The second half of the night dug deeper into her catalog. She dusted off fan favorites like “Loner” and “Melting,” threw in collabs like “Sad Girlz Luv Money,” and had the whole Forum screaming along to “See You Again.” And when she hushed the crowd for an a cappella “Sycamore Tree” off Por Vida, it was unreal — thousands of people actually went silent, her voice filling the arena unaccompanied. That’s the kind of control very few artists can command.
Night one had the big surprise: Peso Pluma striding out in sleek black to join her, angel wings on her back, for their first-ever live duet of “Igual Que Un Ángel.” The chemistry was magnetic, the kind of performance that makes you grateful you were there in the moment, because you know it’ll be replayed a million times online — but it won’t feel like what it felt like live.
And while she had every reason to close the show with spectacle, she chose softness instead. The biggest hits came — “telepatía,” “I Wish You Roses,” “Moonlight” — but then she lingered. Talking to fans, reading signs, granting a cappella requests like a goddess granting wishes. Night one got “Fall Apart.” Night two, she gave us an unreleased track — a gift for showing up twice, I told myself.
Even outside the arena, the experience didn’t end. Kali’s Homebody brand had its own photo op activations — mirrors, roses, lyrics written across the walls. Fans waited in lines to snap pictures like it was part of the pilgrimage. And the merch? Soft pinks, lipstick tanks, rhinestone caps — less like merch and more like curated wardrobe drops. Buying into the Kaliverse wasn’t optional, it was irresistible.
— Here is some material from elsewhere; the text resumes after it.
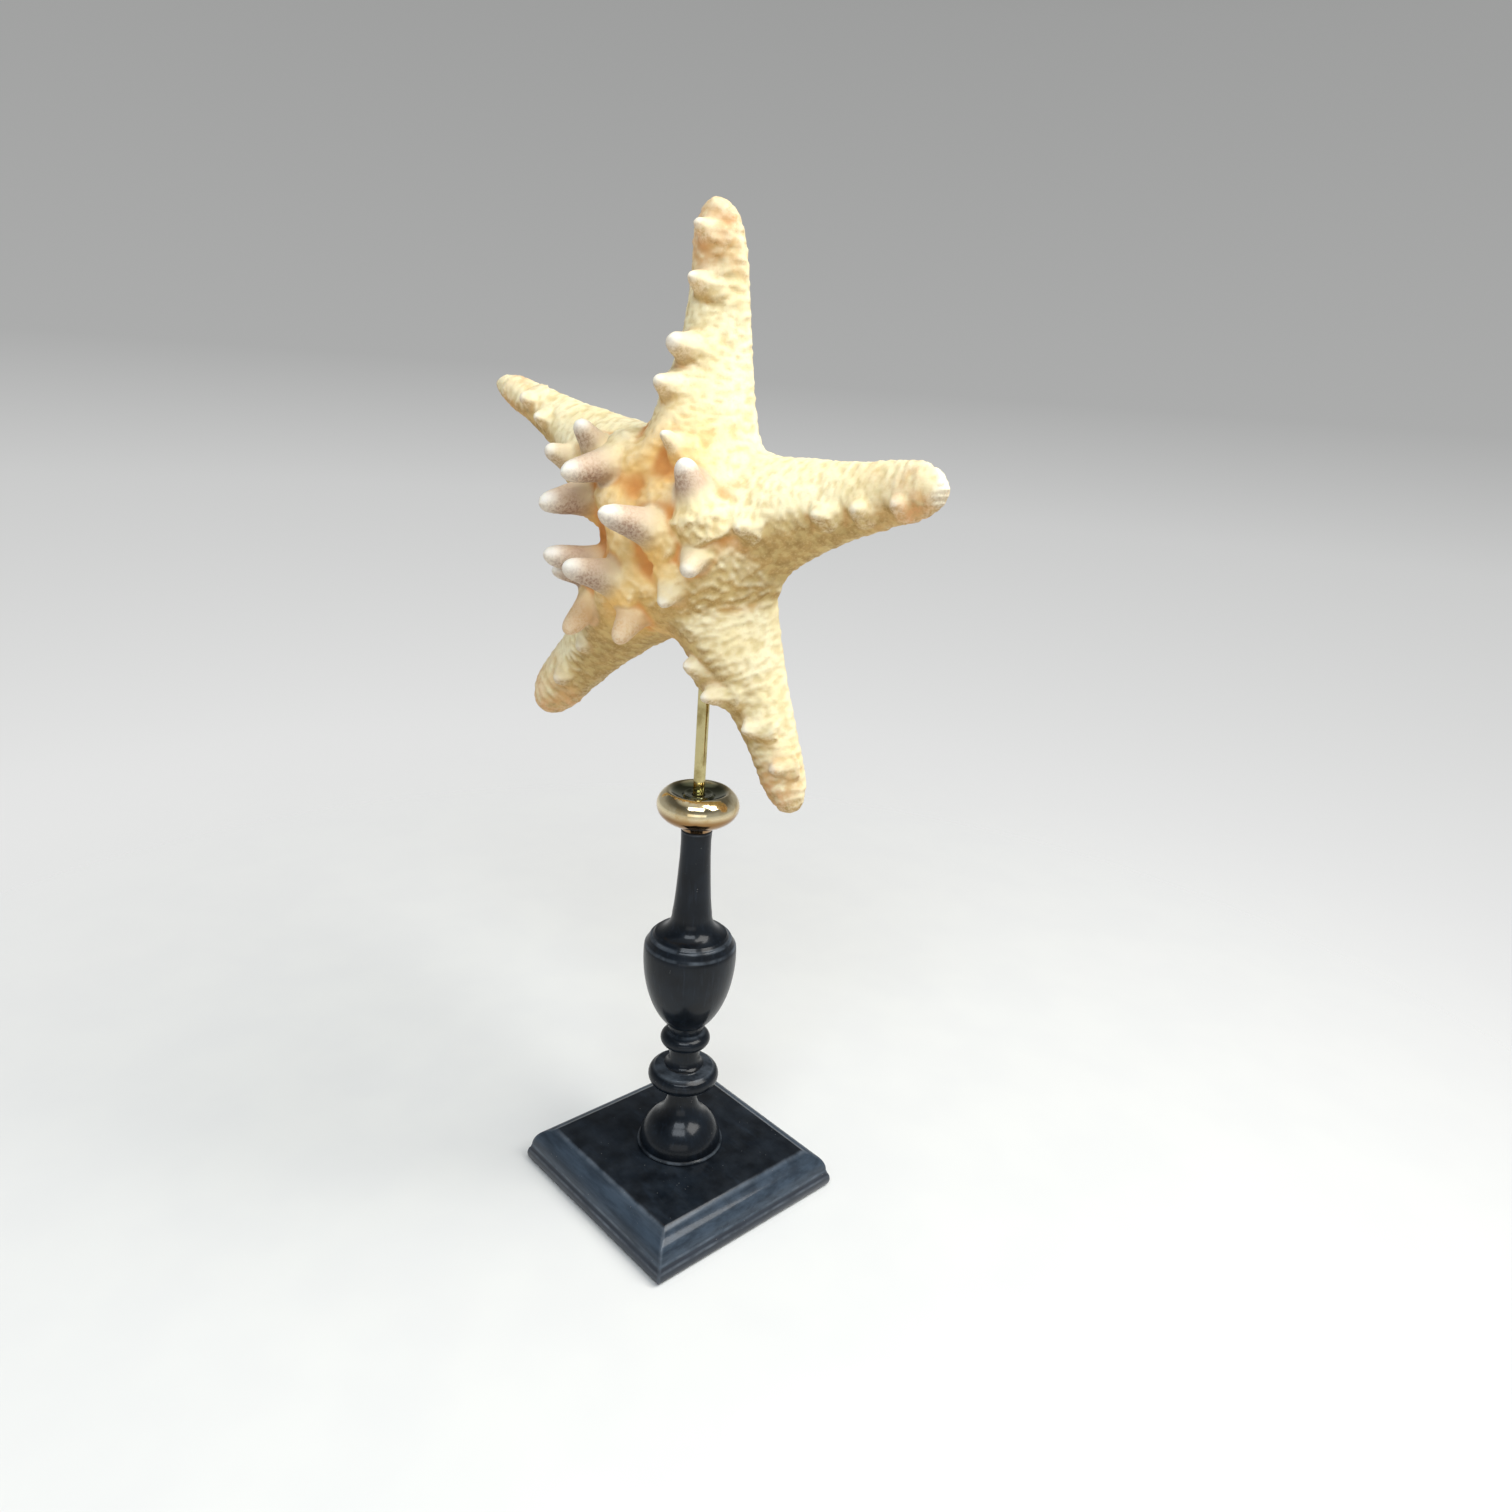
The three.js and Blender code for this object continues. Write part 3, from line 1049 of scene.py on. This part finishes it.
# %% Wood
# Heights of the rubbed edges, and how far each grain stretches the noise.
PLINTH_EDGES = (4.6, 6.8, 14.4)
COLUMN_EDGES = (15.8, 41.4, 47.2, 55.9, 62.1, 97.0, 99.7, 139.2)
PLINTH_GRAIN = (0.12, 0.3, 1)
COLUMN_GRAIN = (1, 1, 0.12)
STREAK_SIZE = 1.3
CLOUD_SIZE = 11
PORE_SIZE = 0.5
PORE_DEPTH = 0.06
FOOT_FADE = (5.9, 6.7)
CORNER_FADE = (14.2, 14.5)
MOULDING_FADE = (14.2, 14.9)

EBONY = colour(10, 14, 19), colour(19, 26, 34)
STREAK = colour(38, 48, 60)
CHALKY_AND_SHEEN = colour(46, 56, 67), colour(66, 79, 93)
PLINTH_FOOT = colour(50, 52, 58)
WORN = colour(108, 117, 127)
DUST = colour(150, 150, 148)


def ebonised_wood(name, stretch, edge_heights, moulded):
    """Blue-black satin wood, rubbed on its edges, with mitred corners and lighter sides where moulded, partly
    chalk-like and partly painted sheen.
    """
    finish = Finish(name)
    streaks = finish.noise(STREAK_SIZE, 4, 0.6, stretch)
    clouds = finish.noise(CLOUD_SIZE, 3, 0.55)
    pores = finish.noise(PORE_SIZE, 2, 0.6, stretch)
    dust = finish.specks(1.9, 0.075) * finish.noise(6, 2).between(0.5, 0.62)
    height = finish.axis("Z") * (1 / MM)
    rubbed = 1 - (height - edge_heights[0]).size().between(0.1, 0.75)
    for edge in edge_heights[1:]:
        rubbed = rubbed.maths("MAXIMUM", rubbed, 1 - (height - edge).size().between(0.1, 0.75))
    if moulded:
        off_corner = (finish.axis("X").size() - finish.axis("Y").size()).size() * (1 / MM)
        mitre = (1 - off_corner.between(0.3, 1.4)) * (1 - height.between(*CORNER_FADE))
        rubbed = rubbed.maths("MAXIMUM", rubbed, mitre)
    rubbed = rubbed * finish.noise(7, 3, 0.6).between(0.25, 0.8)
    body = finish.mix(clouds.between(0.3, 0.7), *EBONY)
    body = finish.mix(streaks.between(0.5, 0.8) * 0.4, body, STREAK)
    if moulded:
        moulding = 1 - height.between(*MOULDING_FADE)
        # Painted sheen: the moulding is lighter and bluish, partly a chalk-like surface and partly standing
        # in for its soft shine.
        chalky_sheen = finish.mix(finish.noise(2.2, 4, 0.65, stretch).between(0.3, 0.7), *CHALKY_AND_SHEEN)
        body = finish.mix(moulding * 0.85, body, chalky_sheen)
        body = finish.mix((1 - height.between(*FOOT_FADE)) * 0.7, body, PLINTH_FOOT)
    body = finish.mix(rubbed * 0.55, body, WORN)
    body = finish.mix(dust * 0.7, body, DUST)
    shine = 0.24 + clouds * 0.12 + streaks * 0.1 + rubbed * 0.12 + dust * 0.3
    relief = finish.bump(pores * 0.6 + streaks * 0.4 + dust * 0.5, PORE_DEPTH)
    return finish.surface(
        Base_Color=body,
        Roughness=shine,
        Normal=relief,
        Specular_IOR_Level=0.08,
        Coat_Weight=0.36,
        Coat_Roughness=0.14,
    )


paint(plinth, ebonised_wood("ebonised_wood_plinth", PLINTH_GRAIN, PLINTH_EDGES, moulded=True))
paint(column, ebonised_wood("ebonised_wood_column", COLUMN_GRAIN, COLUMN_EDGES, moulded=False))
print("wood finished")

# %% [markdown]
# ## Polished brass
#
# Brass is a metal, so its colour is all in what it reflects. The polish is not perfect: faint rings from
# the lathe run round the bun, and fingermarks dull it in soft patches. The bun is painted brown on its
# underside, as painted shade, and dark olive in the dish round the rod, as a painted reflection of dark
# surroundings. The rod is a darker, olive copy of the same brass, painted shade for the darker
# surroundings that it reflects.

# %% Brass
BUN_GOLD = colour(240, 226, 188), colour(216, 190, 138)
# The rod's brass is a darker, olive copy of the bun's: painted shade for the darker surroundings that it
# reflects.
SHADED_ROD_GOLD = colour(206, 194, 142), colour(166, 150, 98)
SHADED_BROWN_BELOW = colour(150, 114, 72)
DARK_DISH_REFLECTION = colour(80, 88, 64)
SPOT = colour(92, 74, 44)
BUN_LINES = (0.02, 0.02, 1)
ROD_LINES = (1, 1, 0.05)
LINE_DEPTH = 0.004

# The bun is painted brown below the first height, as painted shade, and dark in its dish above the second, as
# a painted reflection. The rod has neither.
BUN_SHADE_HEIGHTS = (148.6, 150)
ROD_SHADE_HEIGHTS = (100, 240)
DISH_RADIUS = (8.4, 10.8)


def polished_brass(name, gold, lines, shade_heights):
    """Bright brass with turning lines and soft patches, with painted shade below the first height and a
    painted reflection in the dish above the second, in millimetres.
    """
    finish = Finish(name)
    patches = finish.noise(5, 4, 0.6)
    smears = finish.noise(1.6, 3, 0.6)
    rings = finish.noise(0.22, 2, 0.5, lines)
    spots = finish.specks(1.1, 0.06)
    body = finish.mix(patches.between(0.42, 0.72), *gold)
    height = finish.axis("Z") * (1 / MM)
    flat = finish.add("ShaderNodeVectorMath", {"operation": "MULTIPLY"}, {0: finish.place, 1: (1, 1, 0)})
    radius = finish.length(flat) * (1 / MM)
    dish = (1 - radius.between(*DISH_RADIUS)) * height.between(shade_heights[1] - 1, shade_heights[1] + 1)
    # Painted shade: the bun is brown below the first height. Painted reflection: its dish is dark olive above
    # the second.
    body = finish.mix(1 - height.between(shade_heights[0] - 2.5, shade_heights[0] + 1), body, SHADED_BROWN_BELOW)
    body = finish.mix(dish * 0.9, body, DARK_DISH_REFLECTION)
    body = finish.mix(spots * 0.5, body, SPOT)
    shine = 0.055 + patches.between(0.4, 0.7) * 0.07 + smears * 0.04 + spots * 0.2
    relief = finish.bump(rings, LINE_DEPTH)
    return finish.surface(Base_Color=body, Metallic=1.0, Roughness=shine, Normal=relief)


paint(bun, polished_brass("polished_brass_bun", BUN_GOLD, BUN_LINES, BUN_SHADE_HEIGHTS))
paint(rod, polished_brass("polished_brass_rod", SHADED_ROD_GOLD, ROD_LINES, ROD_SHADE_HEIGHTS))
print("brass finished")

# %% [markdown]
# ## Dried skin
#
# The skin is pale cream where it is dry and clean, orange where it lies in hollows and straw-coloured in its
# pits. Where it faces down it turns to a darker khaki copy of the cream, which is painted shade. In the
# crevices it is a deeper orange, partly its own colour and partly painted shade. The horns are lilac brown
# with chalk-white tips, and both turn to darker copies on the sides that face down, as painted shade. The
# two that lean down are sandy, and the ends of the arms have a tan blush. Each of these is a mix by one of
# the painter's notes, broken up with noise so that no border is even. A little light scatters under the
# surface, as in chalk.

# %% Skin
# The cream as lit, and a darker khaki copy of it painted as shade where the skin faces down.
LIT_CREAM = colour(247, 232, 184), colour(252, 242, 204)
SHADED_KHAKI = colour(160, 128, 72), colour(190, 156, 96)
GRANULE = colour(230, 202, 144)
STRAW = colour(210, 186, 126)
ORANGE = colour(250, 200, 116)
DEEP_ORANGE_AND_SHADE = colour(216, 146, 72)
BLUSH = colour(216, 158, 104)
# The horns' lilac as lit, and a darker copy of it painted as shade where a horn faces down.
LILAC_LIT_AND_SHADED = colour(202, 174, 148), colour(148, 116, 94)
LILAC_GRAIN = colour(198, 172, 150)
HORN_FOOT = colour(240, 220, 184)
SANDY = colour(222, 176, 122)
# The tips' chalk white as lit, and a darker copy of it painted as shade where a tip faces down.
CHALK_LIT_AND_SHADED = colour(254, 252, 244), colour(206, 194, 178)
CREST = colour(252, 242, 216)
UNDERSIDE = colour(222, 190, 140)
GRANULE_DEPTH = 0.16


def dried_skin():
    """Chalky cream skin with orange hollows, straw pits, lilac and sandy horns, and white tips."""
    finish = Finish("dried_starfish_skin")
    shaft, lilac, sand, tip, pit, crevice, warm, crest, tan, under = map(finish.attribute, NOTES)
    facing = finish.add("ShaderNodeNewGeometry", output="Normal")
    upward = finish.add("ShaderNodeSeparateXYZ", None, {"Vector": facing}, output="Z")
    clouds = finish.noise(14, 3, 0.55)
    blotches = finish.noise(4.5, 4, 0.6)
    grains = finish.noise(0.9, 3, 0.65)
    dust = finish.noise(0.35, 2, 0.6)
    # Painted shade: the skin turns from its lit cream to the darker khaki copy where it faces down.
    shaded = upward.between(0.2, -0.5)
    lit_cream = finish.mix(clouds.between(0.3, 0.7), *LIT_CREAM)
    shaded_khaki = finish.mix(blotches.between(0.3, 0.7), *SHADED_KHAKI)
    body = finish.mix(shaded, lit_cream, shaded_khaki)
    body = finish.mix(grains.between(0.45, 0.75) * 0.35, body, GRANULE)
    body = finish.mix(pit * (0.25 + blotches * 0.65), body, STRAW)
    body = finish.mix(warm * (0.62 + blotches * 0.4), body, ORANGE)
    # The crevices are a deeper orange: partly the skin's own colour, partly painted shade where the hollows
    # close in.
    body = finish.mix(crevice * (0.6 + blotches * 0.7), body, DEEP_ORANGE_AND_SHADE)
    body = finish.mix(tan * blotches.between(0.25, 0.65) * 0.85, body, BLUSH)
    # Painted shade: horns and their tips turn to their darker copies where they face down.
    painted_shade_side = upward.between(0.6, -0.45)
    horn = finish.mix(painted_shade_side, *LILAC_LIT_AND_SHADED)
    horn = finish.mix(grains.between(0.35, 0.7) * 0.3, horn, LILAC_GRAIN)
    body = finish.mix(shaft * 0.35, body, HORN_FOOT)
    body = finish.mix(lilac * (0.7 + blotches * 0.6), body, horn)
    body = finish.mix(sand * (0.25 + blotches * 0.75), body, SANDY)
    chalk = finish.mix(painted_shade_side, *CHALK_LIT_AND_SHADED)
    body = finish.mix(tip * (0.72 + grains * 0.35), body, chalk)
    body = finish.mix(crest * 0.25 * grains.between(0.35, 0.6), body, CREST)
    body = finish.mix(under * 0.35, body, UNDERSIDE)
    rough = 0.78 - shaft * 0.16 - tip * 0.08 + pit * 0.1
    relief = finish.bump(grains * 0.7 + dust * 0.3, GRANULE_DEPTH, 0.9)
    return finish.surface(
        Base_Color=body,
        Roughness=rough,
        Normal=relief,
        Subsurface_Weight=0.06,
        Subsurface_Radius=(1.0, 0.6, 0.3),
        Subsurface_Scale=1.6 * MM,
        Specular_IOR_Level=0.35,
    )


paint(star, dried_skin())
print("skin finished")

# %% [markdown]
# ## Floor and light
#
# The floor is a pale disc that fades out well before its rim, so it runs into the background with no
# edge. The background is a gradient by height: nearly white low down, grey at the horizon, dark higher up
# and pale again overhead. The dark band gives the brass and the wax something to reflect. One large soft
# light hangs high at the right, a weak one stands in front, and a bluish one, like a window, draws the
# highlights on the wood.

# %% Floor, world and lights
FLOOR_RADIUS = 0.9
FLOOR_FADE = (0.08, 0.6)
FLOOR_DROP = 0.05
FLOOR_PALE = colour(232, 233, 232), colour(235, 236, 234)


def pale_floor():
    """A disc just under the plinth, which fades into the background."""
    let_go()
    middle = (0, 0, -FLOOR_DROP * MM)
    bpy.ops.mesh.primitive_circle_add(vertices=96, radius=FLOOR_RADIUS, fill_type="NGON", location=middle)
    floor = bpy.context.object
    floor.name = "floor"
    take(floor)
    bpy.ops.object.transform_apply(location=True)
    finish = Finish("pale_floor")
    faded = finish.length(finish.place).between(*FLOOR_FADE)
    mottle = finish.noise(40, 2, 0.5)
    body = finish.mix(mottle.between(0.3, 0.7), *FLOOR_PALE)
    shader = finish.add("ShaderNodeBsdfPrincipled", None, {"Base Color": body, "Roughness": 0.8})
    clear = finish.add("ShaderNodeBsdfTransparent")
    both = finish.add("ShaderNodeMixShader", None, {0: faded, 1: shader, 2: clear})
    finish.add_output(both)
    paint(floor, finish.material)


BACKDROP = [
    # height of the direction, and the grey seen there
    (-1.0, 252),
    (-0.58, 250),
    (-0.355, 232),
    (-0.10, 203),
    (0.0, 172),
    (0.27, 158),
    (0.55, 100),
    (0.75, 88),
    (0.88, 190),
    (1.0, 205),
]
GREENER = 0.5


def backdrop():
    """A world whose colour depends only on the height of the direction."""
    world = bpy.data.worlds.new("backdrop")
    world.use_nodes = True
    nodes = world.node_tree.nodes
    links = world.node_tree.links
    nodes.clear()
    place = nodes.new("ShaderNodeTexCoord")
    axes = nodes.new("ShaderNodeSeparateXYZ")
    ramp = nodes.new("ShaderNodeValToRGB")
    light = nodes.new("ShaderNodeBackground")
    output = nodes.new("ShaderNodeOutputWorld")
    spread = nodes.new("ShaderNodeMapRange")
    spread.inputs["From Min"].default_value = -1
    stops = ramp.color_ramp.elements
    while len(stops) < len(BACKDROP):
        stops.new(0.5)
    for stop, (height, grey) in zip(stops, BACKDROP):
        stop.position = (height + 1) / 2
        stop.color = colour(grey, grey + GREENER, grey)
    links.new(place.outputs["Generated"], axes.inputs["Vector"])
    links.new(axes.outputs["Z"], spread.inputs["Value"])
    links.new(spread.outputs["Result"], ramp.inputs["Fac"])
    links.new(ramp.outputs["Color"], light.inputs["Color"])
    links.new(light.outputs["Background"], output.inputs["Surface"])
    bpy.context.scene.world = world


def soft_light(name, place, target, size, power, tint):
    """An area light at a place in metres, aimed at a target."""
    data = bpy.data.lights.new(name, "AREA")
    data.shape = "RECTANGLE"
    data.size, data.size_y = size
    data.energy = power
    data.color = tint
    light = bpy.data.objects.new(name, data)
    bpy.context.scene.collection.objects.link(light)
    aim = Vector(target) - Vector(place)
    light.rotation_euler = aim.to_track_quat("-Z", "Y").to_euler()
    light.location = place


LIGHTS = [
    # name, place, target and size in metres, power in watts, and tint
    ("key", (0.68, 0.36, 1.24), (0, 0, 0.18), (0.85, 0.85), 16.6, (1.0, 0.985, 0.95)),
    ("front", (0.80, -0.72, 0.26), (0, 0, 0.15), (1.0, 0.34), 1.0, (1.0, 0.99, 0.96)),
    ("window", (0.46, -0.48, 0.90), (0, 0, 0.05), (0.66, 0.3), 4.6, (0.86, 0.93, 1.0)),
]

pale_floor()
backdrop()
for light in LIGHTS:
    soft_light(*light)
bpy.context.scene.view_settings.view_transform = "Standard"
print("floor and lights ready")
Walking out of the Forum both nights, I felt different than when I walked in. Softer, more adorned, and oddly lighter, like the heartbreaks I’ve carried had been sung out of me. That’s what makes a Kali Uchis show worth it. It’s not about wild partying or losing your mind — it’s for the soft and the chaotic, the ones with rhinestone tears in their playlists. It’s for anyone who’s ever wanted to either be her, or be with her.
And for two nights in LA, I got to be both.